Prognostication on the P-list
robinlandseadel at comcast.net
robinlandseadel at comcast.net
Wed Aug 9 21:09:21 CDT 2006
Im looking at the timeline covered by Against the Day---1893 to the years after WWI---and realize that a tremendous outpouring of great literature appeared during those years. Ive been reading Swanns Way in the recent Lydia Davis translation. Here is a taste of 1908:
. . . Come and keep your old friend company, he had said to me. Like a bouquet sent to us by a traveler from a country to which we will never return, allow me to breath from the distance of your adolescence those flowers that belong to the springtimes which I too traversed many years ago. Come with the primrose, the monks beard, the buttercup, come with the sedum that makes the bouquet of love in Balzacs flora, come with the flower of Resurrection Day, the Easter daisy, and the garden snowdrop, which is beginning to perfume your great-aunts paths even though the last snows dropped by the Easter showers have not melted.

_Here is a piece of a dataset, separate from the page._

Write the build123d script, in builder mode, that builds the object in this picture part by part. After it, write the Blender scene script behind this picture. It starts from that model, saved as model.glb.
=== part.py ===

Come with the glorious silk raiment worthy of Solomon himself, and with the breeze still cool from the last frosts, that will open the petals, for the two butterflies that have waited at its door since morning, of the first Jerusalem rose.
from Mike Weaver:
" A suggestion: The paranoia set off by staccato appearance of details, the hopes and fears and giddiness released, seem to have left in their trail rich pickings. We could spend those 100 odd days exploring them. What went on between 1893 and 1923, in Chicago, New York, London, Gottingen, Venice, Vienna, the Balkans, Central Asia, Siberia , Mexico, postwar Paris, silent-era Hollywood. (If we exhaust that theme could check out those off the map places)"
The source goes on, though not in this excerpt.